A Life in Paint

The arresting, brilliant and often controversial work of Oklahoma artist Jeff Dodd in on display at Oklahoma City University for a very limited time.

 

A retrospective featuring the work of Oklahoma artist Jeff Dodd is on display at the Norick Art Center on the campus of Oklahoma City University through February 7. Dodd grew up in Western Oklahoma, the son of a cattle rancher, and while rural themes—including ranching and landscapes—have been the focus throughout much of his career, he is best known in Oklahoma for his two large murals in the Senate and House chambers of the Oklahoma State Capitol building. 

 

The murals drew the attention of Ken Ferguson, chairman of NBC Oklahoma Bank, and an avid art collector. NBC Bank commissions Oklahoma artists to create original pieces that rotate throughout the banks’ branches. “I followed his work after seeing the murals, and always knew he’s a great artist,” Ferguson said. “By the time I saw his show at JRB at the Elms, he’d changed his style quite a bit, which is fine. I’m not sure his early stuff would have worked for a bank.”

 

That “early stuff” was the explicitly religious and somewhat controversial—by Oklahoma standards—series of paintings that Dodd created after leaving art school in New York City and settling in Santa Fe.
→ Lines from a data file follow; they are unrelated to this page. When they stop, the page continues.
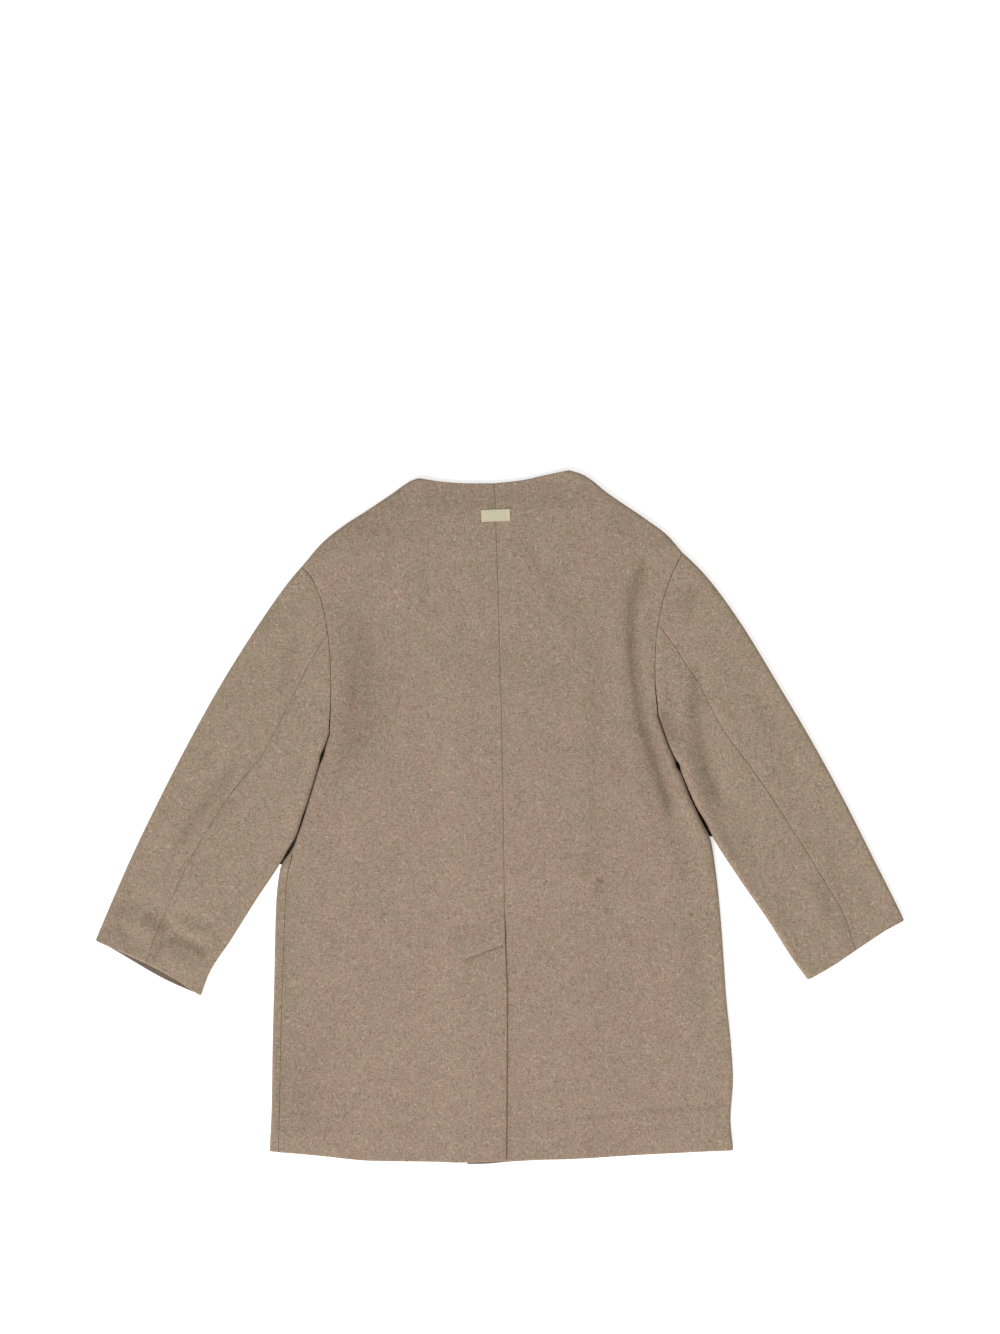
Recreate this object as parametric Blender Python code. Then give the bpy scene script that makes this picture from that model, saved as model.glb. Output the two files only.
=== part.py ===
"""Collarless double-breasted wool coat, laid flat on its front with its back up.

Every panel is a wall of cloth worked out from a mid-surface: a patch between the
garment's edges in plan, lifted to the height of its layer, rolled over where the
cloth folds at a side, a shoulder or a sleeve, and given its thickness along the
surface's normals. Lengths are in millimetres until a mesh is made, in metres.
X runs across the back, Y up the back to the neck and Z up from the surface.
"""
import math

import bpy
import numpy as np

MM = 0.001
WALL = 3.0               # melton cloth
HALF = WALL / 2
SEAM_GAP = 0.3           # between two pieces that meet at a seam
LAYER_GAP = 0.3          # between two layers that lie on each other
CENTRE_X = -0.15          # middle of the footprint in the tables' own frame
CENTRE_Y = 0.2135

# Driving sizes of the coat
HEM_Y = -438.5           # hem at the centre back
NECK_Y = 427.9           # neck at the centre back
LAP_LEFT_EDGE = 94.0     # free edge of the left front, which laps outside
LAP_RIGHT_EDGE = -42.0   # free edge of the right front, which laps inside
LAP_BREAK_Y = 160.0      # where the fronts part for the V neck
VENT_TOP = (6.9, -161.7)
VENT_UNDERLAP = (-44.0, -182.0)
BUTTON_RADIUS = 12.5
BUTTON_THICKNESS = 3.0
BUTTON_COLUMNS = {"outer": 67.0, "inner": -15.0}
BUTTON_ROWS = {"upper": 122.0, "lower": -14.0}
FRONT_GAP = 0.6          # between the two fronts, which curve over each other
NECK_BEND = 1.15         # how the free edges bend away along the V neck
SHOULDER_ROLL = 3.0
LABEL_WIDTH = 37.0
LABEL_DEPTH = 15.4
LABEL_CENTRE = (-5.5, 386.6)
LABEL_TURN = math.radians(2.3)
LABEL_THICKNESS = 0.9

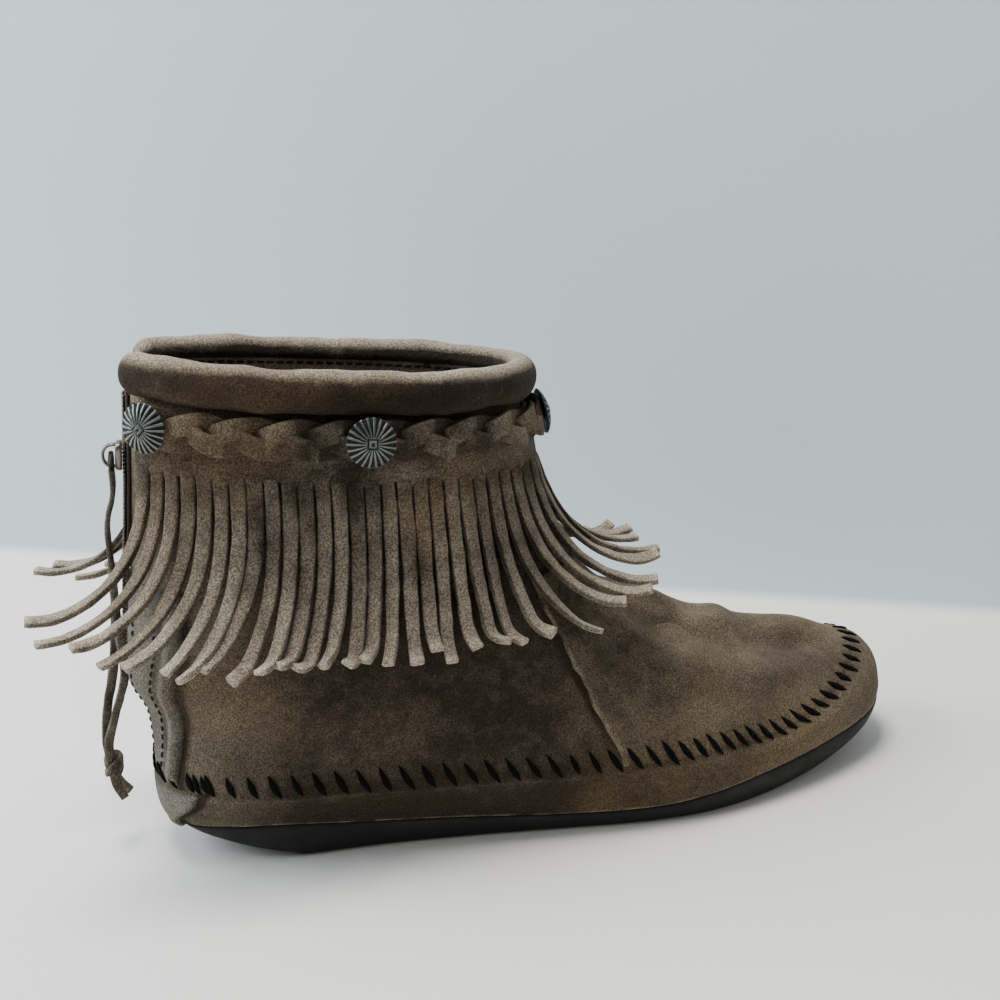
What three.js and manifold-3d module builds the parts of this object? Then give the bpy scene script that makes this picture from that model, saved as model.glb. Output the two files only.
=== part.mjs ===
// Suede ankle moccasin boot with fringe, right foot, standing empty and closed.
// Millimetres. +X toe, +Y inner side of the foot, +Z up, floor at Z 0.
import * as THREE from "three";
import { mergeVertices } from "three/addons/utils/BufferGeometryUtils.js";
import Module from "manifold-3d";

const wasm = await Module();
wasm.setup();

// Main sizes
const shoeLength = 262;
const ballWidth = 88;
const shaftHeight = 153;
const wall = 2.2;
const meeting = 0.3;
const bandMeeting = 0.6;

// Sole sizes
const heelThickness = 13.4;
const soleBackShare = 0.021;
const soleFrontShare = 1.004;
const toeSpring = 11;
const springStart = 0.767;
const soleSpringStart = 0.72;
const heelBevel = 10.6;
const bevelEnd = 0.174;
const toeSwing = 6;
const swingStart = 10;
const edgeRound = 0.9;
const soleDraws = [2.6, 1.4, 0.5];

// Raised leather: folded heel strips, heel tab, front panel over the quarter
const stripRise = 1.3;
const tabRise = 1;
const panelRise = 1.1;
const stripReach = 0.0477;
const grooveColumn = 0.036;
const tabColumn = 0.19;
const stepColumn = 0.006;
const panelSeamLow = 0.602;
const panelSeamLean = 0.4;
const heelColumn = 0.145;
const panelColumn = 0.52;

// Band, braid, conchos and fringe round the shaft
const braidDrop = 8.6;
const braidWidth = 12.5;
const braidDepth = 1.3;
const strandWidth = 6.4;
const strandThick = 2;
const braidPitch = 30;
const bandAbove = 4;
const bandBelow = 14;
const bandThick = 1.8;
const stripWidth = 4.2;
const stripThick = 1.4;
const stripPitch = 4.75;
const stripLength = 66;
const stripRoot = 3;
const backGap = 0.075;
const conchoSize = 15;
const conchoDome = 2.2;
const conchoRim = 0.6;
const conchoMid = 0.412;
const conchoBack = 0.118;
const flutes = 14;

// Collar roll, zip and its pull
const rollHeight = 12.4;
const rollDepth = 10;
const rollGapInner = 0.075;
const rollGapOuter = 0.045;
const rollShift = 0.8;
const collarSag = 1;
const zipWidth = 6;
const tapeThick = 0.8;
const chainWidth = 3.6;
const chainThick = 0.9;
const laceThick = 1.5;
const laceWidth = 3;
const insoleThick = 1.6;
const insoleGap = 2;

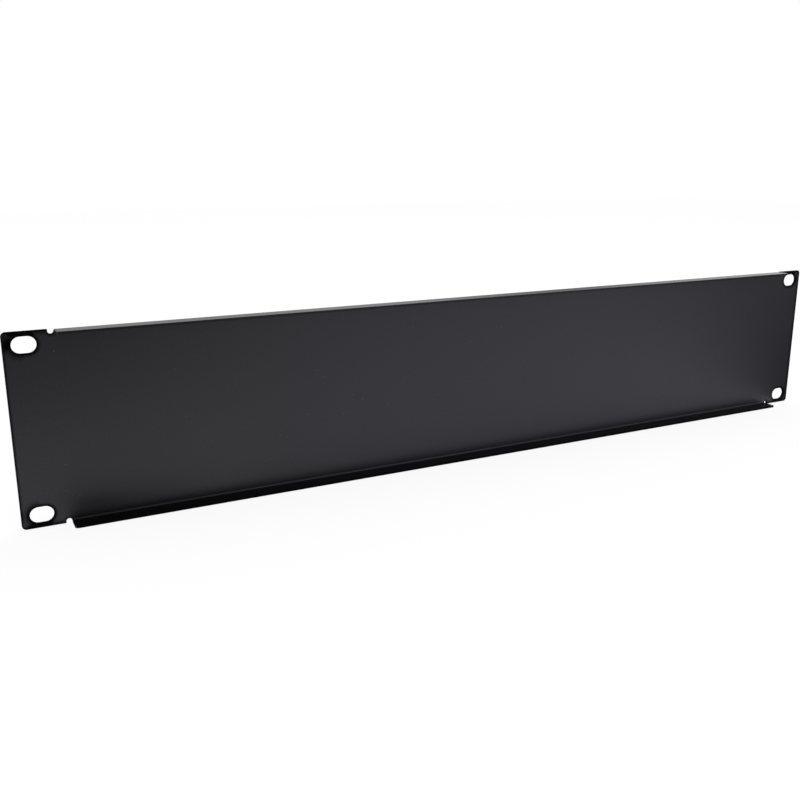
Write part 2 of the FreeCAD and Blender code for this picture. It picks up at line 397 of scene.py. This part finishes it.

Dodd is an evangelical, but his paintings were often too stark for religious sensibilities. 

 

Heather Lunsford, director of the School of Visual Arts at OCU, curated the show, and she chose a few pieces from the religious series to show the quality and depth of Dodd’s work. 

 

“When it’s all said and done, we’re going to look back and see he was one of Oklahoma’s greatest artists—perhaps our best painter, but his work has always been too conservative for some and too liberal for others,” she said. “He’s a hyperrealist at times, and since Jesus was crucified naked, he painted Jesus nude. That’s not for everyone, obviously.”

 

Nudity abounds in the early series, but it’s realistic, not sexualized, and it’s there to make points about openness and vulnerability. His subjects wear masks; some have their backs to us, but all are mediations on Dodd’s spiritual experience in Santa Fe as a younger artist.

 

Selling “controversial” art about religion—even art that is a positive commentary on religion—is difficult in Oklahoma, and so Dodd has painted landscapes, ranchers, horses and all the iconography of the West for decades, and while some call his Western-themed paintings masterful and sublime, the force of his personality and the passion of his craft really emerge in those early paintings and when he paints children.

 

“Dodd married very late, so he never had kids,” Lunsford said. “I was working through his pieces and I kept seeing these stunning paintings of children, so I texted him ‘Why kids?’”

 

Dodd’s answer, only a word: innocence. He’s a borderline Luddite, and so Lunsford is used to terse text messages. He paints in a barn, cut off from the world.

 

“Whatever you end up writing, he won’t read,” she said during the interview. “He doesn’t go online, doesn’t read his press, doesn’t really do interviews.” 

 

He will, however, be at OCU Friday night, January 24 for the public opening of the installation from 5-7 p.m. Lunsford has chosen more than a dozen of Dodd’s paintings, arranged by decade and theme to offer this retrospective. She’s put a sign at the entrance to the gallery to warn potential viewers about the nudity and religious themes.

 

“When I was asking Jeff about painting the piece for the bank, I told him not to get political,” Ferguson said. “It’s Oklahoma, after all. He answered ‘So, nudes are okay?”’ Ferguson laughed. “No!”  

 

Irrespective of the politics or religion of the viewer, what is obvious about Dodd’s work is that he is a painter of extraordinary—Ferguson used the word staggering—talent. His work verges on photorealism, but it’s closer to magical realism, that specifically South American genre of literature where the mundane and magical are interwoven matter-of-factly. 

 

Lunsford has certainly put together an evocative show, and the juxtaposition of religious iconography, prophetic themes, farmers, and wispy, angelic (and a little creepy) children will absolutely create conversations about one of Oklahoma’s great artists.